12歳で寺に弟子入りし、14歳で最澄と名乗り、そして19歳になった最澄は奈良・東大寺で正式な手続きをしお坊さんとしてデビューしました。
しかし最澄がお坊さんデビューした頃の日本は、仏教が政治に深く関わり過ぎて世が乱れまくっていたのです。
理由は、貴族たちが脱税のためにお坊さんとタッグを組み、互いに権力を増していったからでした。
またその頃の仏教は、貴族のためにあるようなもので、一般庶民は皆アウェイー感を味わっていたのです。
最澄は、現状の仏教に嫌気が指し、自らの理想の仏教を求めて比叡山での修行を開始したのでした。
最澄の理想とする仏教は、身分に関係なく多くの人を救うためのものと考えていました。
修行に励んでいた804年に桓武天皇からオファーがありました。
なんと遣唐使のメンバーとして唐(当時の中国)に行き、仏教を学んで欲しいと言われたのです。
還学生(げんがくしょう)という、通訳つきのエリート職として唐に行きました。
そして約1年後に日本に戻り、天台宗を世に広めました。
最澄の天台宗の教えは、「人は誰でも仏になれる 人間の他に、この世の全てのものが仏になることができる」と説いたのです。
それまでの日本で主流だった法相宗は、人は生まれた家柄によって仏にもなれる人もいれば、なれない人もいるという教えでした。
ですから、最澄の教えである天台宗は、庶民の心の拠り所となり、皆に勇気と希望を与えたとされています。

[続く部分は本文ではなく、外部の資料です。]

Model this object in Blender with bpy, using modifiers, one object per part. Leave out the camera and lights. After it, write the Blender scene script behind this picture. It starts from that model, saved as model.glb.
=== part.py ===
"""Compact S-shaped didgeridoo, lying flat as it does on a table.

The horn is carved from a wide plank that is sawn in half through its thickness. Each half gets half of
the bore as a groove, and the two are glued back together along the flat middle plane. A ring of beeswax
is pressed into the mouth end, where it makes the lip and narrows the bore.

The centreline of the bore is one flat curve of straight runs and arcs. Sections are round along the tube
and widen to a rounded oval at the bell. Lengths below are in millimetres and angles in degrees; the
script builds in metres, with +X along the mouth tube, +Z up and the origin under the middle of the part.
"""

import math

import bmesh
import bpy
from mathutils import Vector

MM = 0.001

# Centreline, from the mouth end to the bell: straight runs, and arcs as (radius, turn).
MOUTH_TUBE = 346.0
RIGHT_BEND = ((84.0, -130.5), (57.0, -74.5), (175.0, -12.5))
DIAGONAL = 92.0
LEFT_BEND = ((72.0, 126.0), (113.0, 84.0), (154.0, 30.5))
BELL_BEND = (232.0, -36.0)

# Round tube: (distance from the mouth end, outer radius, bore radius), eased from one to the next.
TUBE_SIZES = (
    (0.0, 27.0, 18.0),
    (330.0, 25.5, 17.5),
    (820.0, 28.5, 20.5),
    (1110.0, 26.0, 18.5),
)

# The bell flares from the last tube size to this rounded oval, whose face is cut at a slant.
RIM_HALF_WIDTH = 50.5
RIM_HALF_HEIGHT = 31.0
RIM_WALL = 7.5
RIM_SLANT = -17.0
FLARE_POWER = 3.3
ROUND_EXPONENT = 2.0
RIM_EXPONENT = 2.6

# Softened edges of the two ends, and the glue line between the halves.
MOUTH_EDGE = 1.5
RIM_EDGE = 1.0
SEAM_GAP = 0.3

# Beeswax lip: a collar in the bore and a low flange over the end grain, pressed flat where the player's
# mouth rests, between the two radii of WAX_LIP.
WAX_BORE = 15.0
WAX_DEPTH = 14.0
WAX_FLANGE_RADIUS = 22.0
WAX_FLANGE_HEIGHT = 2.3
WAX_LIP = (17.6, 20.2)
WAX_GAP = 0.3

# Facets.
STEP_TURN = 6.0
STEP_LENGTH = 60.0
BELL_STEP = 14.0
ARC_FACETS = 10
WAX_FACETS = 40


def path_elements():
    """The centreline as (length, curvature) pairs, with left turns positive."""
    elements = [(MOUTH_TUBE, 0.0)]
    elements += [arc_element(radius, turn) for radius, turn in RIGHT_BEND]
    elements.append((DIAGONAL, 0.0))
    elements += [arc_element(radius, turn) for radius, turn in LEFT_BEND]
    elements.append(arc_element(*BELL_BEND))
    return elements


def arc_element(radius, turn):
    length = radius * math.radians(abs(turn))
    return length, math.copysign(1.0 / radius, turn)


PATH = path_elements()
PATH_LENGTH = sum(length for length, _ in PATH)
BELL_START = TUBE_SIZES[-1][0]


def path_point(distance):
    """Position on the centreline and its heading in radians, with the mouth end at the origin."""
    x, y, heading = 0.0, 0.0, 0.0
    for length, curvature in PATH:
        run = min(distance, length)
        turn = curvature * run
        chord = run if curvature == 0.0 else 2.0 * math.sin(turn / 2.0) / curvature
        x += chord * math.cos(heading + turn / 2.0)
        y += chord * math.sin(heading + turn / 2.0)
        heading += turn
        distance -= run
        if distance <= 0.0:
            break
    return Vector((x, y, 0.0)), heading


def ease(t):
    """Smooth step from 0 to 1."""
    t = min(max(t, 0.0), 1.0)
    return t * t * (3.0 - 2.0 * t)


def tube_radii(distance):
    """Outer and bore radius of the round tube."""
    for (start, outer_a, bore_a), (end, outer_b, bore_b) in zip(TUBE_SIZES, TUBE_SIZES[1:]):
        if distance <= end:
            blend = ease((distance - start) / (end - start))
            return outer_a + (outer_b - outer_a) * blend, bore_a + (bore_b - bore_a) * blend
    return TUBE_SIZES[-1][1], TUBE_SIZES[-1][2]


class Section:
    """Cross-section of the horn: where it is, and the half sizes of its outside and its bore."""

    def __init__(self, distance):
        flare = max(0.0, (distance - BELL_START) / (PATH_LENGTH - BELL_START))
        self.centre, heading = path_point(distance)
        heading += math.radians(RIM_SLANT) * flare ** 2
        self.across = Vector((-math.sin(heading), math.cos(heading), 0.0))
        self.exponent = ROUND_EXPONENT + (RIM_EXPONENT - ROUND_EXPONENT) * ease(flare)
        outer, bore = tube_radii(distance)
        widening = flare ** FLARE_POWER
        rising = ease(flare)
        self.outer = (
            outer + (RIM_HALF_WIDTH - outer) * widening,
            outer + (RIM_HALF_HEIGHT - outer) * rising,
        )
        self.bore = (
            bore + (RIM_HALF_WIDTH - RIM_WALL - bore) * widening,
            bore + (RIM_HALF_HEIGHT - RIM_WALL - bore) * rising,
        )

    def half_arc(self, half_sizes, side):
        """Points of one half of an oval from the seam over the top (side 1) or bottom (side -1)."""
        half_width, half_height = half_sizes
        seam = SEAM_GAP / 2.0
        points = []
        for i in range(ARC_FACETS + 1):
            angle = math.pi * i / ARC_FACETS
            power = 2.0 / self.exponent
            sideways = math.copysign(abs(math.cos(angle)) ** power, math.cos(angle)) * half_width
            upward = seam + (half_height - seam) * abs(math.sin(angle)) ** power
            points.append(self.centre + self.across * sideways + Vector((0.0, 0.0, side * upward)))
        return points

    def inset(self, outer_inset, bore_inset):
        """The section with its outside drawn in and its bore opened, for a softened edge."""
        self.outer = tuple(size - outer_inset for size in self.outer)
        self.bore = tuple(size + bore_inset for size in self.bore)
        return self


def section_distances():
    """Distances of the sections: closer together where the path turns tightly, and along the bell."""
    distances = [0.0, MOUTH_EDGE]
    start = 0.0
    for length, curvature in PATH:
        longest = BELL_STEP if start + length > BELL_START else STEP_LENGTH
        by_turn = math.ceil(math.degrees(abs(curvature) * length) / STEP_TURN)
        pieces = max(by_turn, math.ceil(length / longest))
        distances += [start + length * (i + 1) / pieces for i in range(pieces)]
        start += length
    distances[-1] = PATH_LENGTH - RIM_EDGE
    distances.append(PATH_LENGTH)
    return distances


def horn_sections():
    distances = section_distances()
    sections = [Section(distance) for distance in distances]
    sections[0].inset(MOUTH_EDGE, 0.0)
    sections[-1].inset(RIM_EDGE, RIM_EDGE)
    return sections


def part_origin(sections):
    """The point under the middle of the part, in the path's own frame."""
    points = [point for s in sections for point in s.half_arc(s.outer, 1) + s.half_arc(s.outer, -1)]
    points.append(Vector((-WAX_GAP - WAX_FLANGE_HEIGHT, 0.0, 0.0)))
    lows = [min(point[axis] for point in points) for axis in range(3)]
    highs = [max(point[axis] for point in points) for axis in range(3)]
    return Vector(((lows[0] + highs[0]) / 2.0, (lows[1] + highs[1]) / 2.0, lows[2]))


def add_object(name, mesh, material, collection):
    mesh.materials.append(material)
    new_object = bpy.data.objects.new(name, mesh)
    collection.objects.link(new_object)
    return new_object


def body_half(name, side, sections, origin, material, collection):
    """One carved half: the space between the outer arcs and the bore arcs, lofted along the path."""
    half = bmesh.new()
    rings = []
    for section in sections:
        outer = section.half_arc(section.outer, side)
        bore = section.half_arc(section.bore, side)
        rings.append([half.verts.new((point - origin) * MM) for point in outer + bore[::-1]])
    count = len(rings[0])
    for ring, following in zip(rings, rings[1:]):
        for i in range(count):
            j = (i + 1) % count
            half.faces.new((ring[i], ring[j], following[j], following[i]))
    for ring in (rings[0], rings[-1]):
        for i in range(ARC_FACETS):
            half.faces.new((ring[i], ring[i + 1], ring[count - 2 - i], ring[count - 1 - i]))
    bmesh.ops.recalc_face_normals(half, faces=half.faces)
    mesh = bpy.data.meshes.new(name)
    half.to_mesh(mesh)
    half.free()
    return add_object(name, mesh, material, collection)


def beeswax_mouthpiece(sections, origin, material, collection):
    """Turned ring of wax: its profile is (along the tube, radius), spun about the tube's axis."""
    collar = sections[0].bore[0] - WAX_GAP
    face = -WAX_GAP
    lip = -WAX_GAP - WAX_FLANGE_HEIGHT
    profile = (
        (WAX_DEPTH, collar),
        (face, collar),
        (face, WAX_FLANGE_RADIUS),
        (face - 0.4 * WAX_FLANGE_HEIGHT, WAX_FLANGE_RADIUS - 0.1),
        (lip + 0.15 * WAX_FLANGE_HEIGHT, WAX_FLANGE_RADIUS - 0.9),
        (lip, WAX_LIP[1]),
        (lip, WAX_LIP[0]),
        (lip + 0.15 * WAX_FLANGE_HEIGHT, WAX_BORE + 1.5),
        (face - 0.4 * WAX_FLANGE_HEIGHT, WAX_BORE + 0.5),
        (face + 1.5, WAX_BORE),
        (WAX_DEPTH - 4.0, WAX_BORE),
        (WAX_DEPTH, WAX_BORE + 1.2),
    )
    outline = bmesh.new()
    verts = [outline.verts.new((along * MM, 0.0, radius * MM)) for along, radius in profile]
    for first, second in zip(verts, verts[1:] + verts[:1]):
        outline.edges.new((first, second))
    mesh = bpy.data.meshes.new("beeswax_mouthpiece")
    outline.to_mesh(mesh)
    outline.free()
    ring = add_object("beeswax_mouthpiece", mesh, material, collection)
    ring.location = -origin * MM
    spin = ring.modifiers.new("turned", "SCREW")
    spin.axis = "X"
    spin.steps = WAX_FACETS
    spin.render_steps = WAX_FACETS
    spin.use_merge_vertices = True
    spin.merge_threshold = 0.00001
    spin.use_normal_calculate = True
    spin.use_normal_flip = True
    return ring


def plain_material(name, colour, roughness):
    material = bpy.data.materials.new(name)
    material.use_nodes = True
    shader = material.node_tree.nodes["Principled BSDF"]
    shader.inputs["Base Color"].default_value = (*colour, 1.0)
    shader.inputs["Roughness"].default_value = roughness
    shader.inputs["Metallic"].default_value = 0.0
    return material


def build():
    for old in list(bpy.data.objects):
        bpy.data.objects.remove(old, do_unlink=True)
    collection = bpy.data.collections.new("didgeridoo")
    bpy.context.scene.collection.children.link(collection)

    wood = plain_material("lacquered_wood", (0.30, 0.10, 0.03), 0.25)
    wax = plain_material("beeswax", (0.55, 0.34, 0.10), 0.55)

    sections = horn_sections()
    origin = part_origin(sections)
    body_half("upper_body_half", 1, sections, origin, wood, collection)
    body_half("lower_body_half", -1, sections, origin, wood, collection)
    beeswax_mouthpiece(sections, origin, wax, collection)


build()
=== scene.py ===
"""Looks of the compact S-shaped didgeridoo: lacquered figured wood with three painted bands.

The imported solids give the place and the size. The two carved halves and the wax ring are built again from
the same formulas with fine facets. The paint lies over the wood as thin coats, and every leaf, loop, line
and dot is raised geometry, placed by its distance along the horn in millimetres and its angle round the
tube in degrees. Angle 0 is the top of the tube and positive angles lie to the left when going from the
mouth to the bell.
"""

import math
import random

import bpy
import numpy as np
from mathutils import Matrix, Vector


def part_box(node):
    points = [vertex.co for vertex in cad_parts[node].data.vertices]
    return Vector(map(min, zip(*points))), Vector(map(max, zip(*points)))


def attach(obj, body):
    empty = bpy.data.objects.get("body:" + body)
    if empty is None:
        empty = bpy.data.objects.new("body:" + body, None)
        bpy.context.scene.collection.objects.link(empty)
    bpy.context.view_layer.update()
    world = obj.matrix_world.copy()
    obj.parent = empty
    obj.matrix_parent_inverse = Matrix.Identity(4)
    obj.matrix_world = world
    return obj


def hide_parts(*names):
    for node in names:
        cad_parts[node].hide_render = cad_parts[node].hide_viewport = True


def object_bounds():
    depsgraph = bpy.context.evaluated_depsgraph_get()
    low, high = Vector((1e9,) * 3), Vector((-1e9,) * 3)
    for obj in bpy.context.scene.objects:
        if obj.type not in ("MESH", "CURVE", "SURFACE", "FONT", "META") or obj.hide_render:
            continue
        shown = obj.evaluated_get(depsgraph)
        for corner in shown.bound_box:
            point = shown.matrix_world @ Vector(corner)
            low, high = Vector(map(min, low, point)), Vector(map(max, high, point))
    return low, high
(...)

822年6月に56歳でこの世を去り、866年には、生前の功績を称えられ、伝教大師(でんぎょうだいし)の位が清和天皇より贈られ以後伝教大師最澄と呼ばれています。
仏教で日本に与えた影響って?
当時、仏教が日本に与えた影響とはどんなものだったのでしょうか。
鳴くよ(794年)うぐいす平安京で有名な、平安遷都(首都の移転)ですが、この歴史的大イベントの関係者の一人が最澄でした。
最澄が比叡山にこもった理由でもある、お坊さんと政治の関わり、一部の貴族とお坊さんが権力を持ち貧困に苦しむ民衆が多くいた時代に、道鏡(どうきょう)という有力なお坊さんが居ました。
道鏡は称徳天皇(しょうとくてんのう)の病を治したことをきっかけに瞬く間に権力をもち、天皇の座まで狙っていたとされています。
時の天皇である桓武天皇(かんむてんのう)は、今後は道鏡のようなお坊さんが現れないように、お坊さんが権力を持ち政治に参加しようとするのを阻止しようと考え平安京を作ったのです。
しかし、何も罪のない民衆から仏教を取り上げるわけにいかずに、最澄に頼ったのでした。
最澄の教えは、身分に関係のない教えだったからです。
さらには、現代日本のメジャーな宗派として知られる、日蓮宗の日蓮、浄土宗の法然、臨済宗の栄西、浄土真宗の親鸞、曹洞宗の道元たちは皆、最澄とおなじ比叡山延暦寺で修行をしたお坊さんたちだったのです。
最澄は自らも仏教界のスターでありながら、後に数々のスターを生み出していたのです。
空海とはなにが違うの?
仏教界のスーパースターである最澄と空海ですが、二人はまったく違うタイプの人間でした。
両者ともに、通常では考えられない努力と猛勉強をし、仏教を通じて人々を助けることを目的にしましたが、そのプロセスに違いがありました。
最澄は、修行あるのみ!といった厳しい道のりを歩む一方で、空海は修行をするよりもどんどん人々と関わって、困っている人を助けようとしました。
最澄は、独自の理念に基づいて行動するタイプ。
空海は、みんなの満足感をも求めて行動するタイプでしょうか。
空海が世に広めた真言宗は、密教にも多く影響を受けており、人は生きていながらにして仏になれると説きました。
空海といえば、最澄とよく並べられる仏教界にスターですね。
こちらの記事で空海について、かんたんにわかり易く紹介しています。
まとめ
比叡山延暦寺で有名な最澄ですが、平安遷都(首都の移転)に関わっていたとは驚きです。
もし最澄が居なかったら、平安遷都は失敗に終わり、今、私たちが慣れ親しんでいる仏教との関わりも別の形になっていたのかも知れません。
最澄がいたからこそ、仏教の基本スタイルである宗派が生まれ、現在の仏教があるようです。
ということで、
5分で最澄を知る!仏教で日本に与えた影響、空海との違いについてでした。